All result types take at least one argument, the reward for obtaining that result (which can be negative to indicate that obtaining this result incurred a net cost). Succeeded and failed results both have an optional second argument, but beware: the meaning of the second arguments differ. The additional argument of failed results simply adds a field containing a failure reason to the result; this can be helpful to figure out what went wrong when some part of the XBT does something unexpected. The second argument of succeeded is a Boolean that indicates whether the computation can be resumed to improve the result. Its default value is false.

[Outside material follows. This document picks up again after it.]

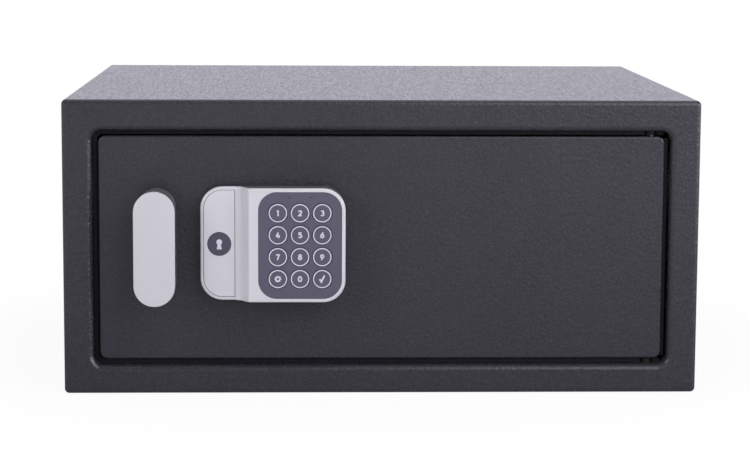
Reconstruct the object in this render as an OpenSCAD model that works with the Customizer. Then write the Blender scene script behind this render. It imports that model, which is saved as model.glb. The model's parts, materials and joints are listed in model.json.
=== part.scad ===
// Laptop safe: a folded steel case with a hinged door, a keypad and a turn handle.
// The origin is the centre of the base. +Z is up and the door faces -Y.

/* [Case] */
// Outside width of the case
body_w = 430; // [400:1:480]
// Outside height of the case
body_h = 200; // [190:1:240]
// Outside depth of the case, without the handle
body_d = 350; // [250:1:450]
// Sheet thickness of the case walls
wall_t = 2; // [1.5:0.1:3]
// Radius of the case folds and of the front edge
fold_r = 3.2; // [2.2:0.1:4]
// Thickness of the back panel
back_t = 2; // [1.5:0.1:3]
// Thickness of the loose mat on the floor
mat_t = 2; // [1:0.5:4]
// Space between the mat and the walls
mat_inset = 4; // [2:1:12]

/* [Front frame] */
// Width of the frame face beside the door
frame_side = 19.8; // [16:0.1:24]
// Height of the frame face below the door
frame_base = 19; // [15:0.1:24]
// Height of the frame face above the door
frame_top = 20.5; // [15:0.1:24]
// Depth of the lip that turns back into the case
lip_depth = 16; // [14:0.5:20]
// Sheet thickness of the lip
lip_t = 2; // [1.5:0.1:2.5]
// Bend radius of the lip's front edge
lip_roll = 3.5; // [2.5:0.1:4]
// Corner radius of the door opening
opening_r = 7; // [5:0.5:9]

/* [Anchor holes] */
// Diameter of each anchor hole
anchor_d = 10; // [8:0.5:14]
// Distance between the two holes in the base
base_anchor_gap = 300; // [200:5:340]
// Distance between the two holes in the back
back_anchor_gap = 300; // [200:5:340]
// Height of the holes in the back
back_anchor_z = 100; // [60:5:140]
// Space round the base holes in the mat
mat_hole_extra = 4; // [2:0.5:8]

/* [Door] */
// Gap round the door
door_gap = 4; // [3:0.1:5]
// How far the door face lies behind the frame face
door_recess = 5; // [3:0.5:6]
// Thickness of the door plate
door_t = 4; // [3:0.5:5]
// Corner radius of the door plate
door_r = 5; // [3:0.5:8]

/* [Hinge] */
// Distance of the hinge axis from the door's edge
hinge_inset = 9; // [8:0.5:11]
// Distance of the hinge axis behind the door plate
hinge_behind = 3; // [3:0.1:3.5]
// Diameter of the hinge pins
pin_d = 5; // [4:0.1:5.5]
// Length of a hinge pin inside its block
pin_reach = 14; // [10:1:20]
// Width of a hinge block
hinge_block_w = 12.4; // [11:0.1:14]
// Depth of a hinge block
hinge_block_d = 9; // [8:0.1:11]
// Height of a hinge block
hinge_block_h = 22; // [22:1:30]
// Diameter of the pin's head and of the spacer under the block
hinge_head_d = 7.8; // [7:0.1:8]
// Height of the pin's head
hinge_head_h = 2; // [1:0.5:4]

/* [Handle] */
// Distance of the handle's axis from the door's free edge
handle_inset = 39.2; // [37:0.1:45]
// Height of the handle's axis above the door's middle
handle_up = 2.5; // [0:0.1:6]
// Length of the handle's face
handle_len = 77; // [60:0.5:80]
// Width of the handle's face
handle_w = 27.5; // [24:0.1:28]
// How far the handle's face stands off the door
handle_out = 29; // [26:0.5:34]
// Thickness of the light cap on the handle
handle_cap_t = 2.5; // [1.5:0.1:4]
// How much the handle's body is set in from its cap
handle_set_in = 0.65; // [0.3:0.05:1.5]
// Diameter of the handle's spindle
spindle_d = 8; // [7:0.1:9]
// Wall of the spindle's bush
bush_wall = 2; // [1.5:0.1:2.5]
// Thickness of the cam on the spindle
cam_t = 3; // [2:0.1:3.5]
// Distance from the spindle to the cam's pin
crank_r = 25; // [24:0.5:26]
// Diameter of the cam's pin
crank_pin_d = 6; // [5:0.1:7]
// Turn of the handle that throws the bolts
handle_turn = 35; // [30:1:37]
// Height of the nut on the spindle
spindle_nut_h = 4; // [3:0.5:5]

/* [Bolt work] */
// Diameter of the locking bolts
bolt_d = 18; // [14:0.5:18]
// Distance of each bolt's axis from the end of the carriage
bolt_inset = 16; // [14:0.5:18]
// Space between the carriage and the posts above and below it
carriage_room = 2; // [1:0.1:4]
// Sheet thickness of the carriage and the bolt guide
carriage_t = 3; // [2:0.1:3]
// How far the carriage reaches past the handle's axis
carriage_past = 26; // [24:0.5:26.5]
// Distance of the bolts' tips from the door's edge when drawn back
tip_inset = 3; // [2:0.1:4]
// Distance of the bolt guide from the door's edge
guide_inset = 4.2; // [3:0.1:5]
// Thickness of the guide's foot on the door
guide_foot_t = 2.5; // [2:0.1:3]
// Width of the guide's foot
guide_foot_w = 10; // [8:0.5:14]
// Diameter of the studs that carry the carriage
stud_d = 6; // [5:0.5:7]
// Distance of each stud from the end of the carriage
stud_inset = 8; // [7:0.1:9]
// Distance of the studs from the handle's axis, towards the bolts
stud_aside = 4; // [3:0.1:5]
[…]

Running this function results in the following output:

$ luajit -e "ex = require('example.run'); ex.test_print_result_info()"
Running!
Can continue.
Reward: 1

Failed!
Is done.
Reward: -10

Succeeded!
Is done.
Reward: 10

Succeeded!
Is done.
Can continue.
Reward: 5

Inactive!
Can continue.
Reward: 0

There is probably little that is surprising: Nodes returning failed or succeeded results are done, nodes returning running and inactive results can continue. A succeeded node may optionally indicate that it can continue if there is a chance that it may improve its result by doing so; this is the only case where simultaneously being done and being able to continue makes sense. Obviously it makes no sense for a failed node to continue; it should have produced a result right away if it were possible to do so. A running or inactive node can never be done, since, well, they are still running or inactive.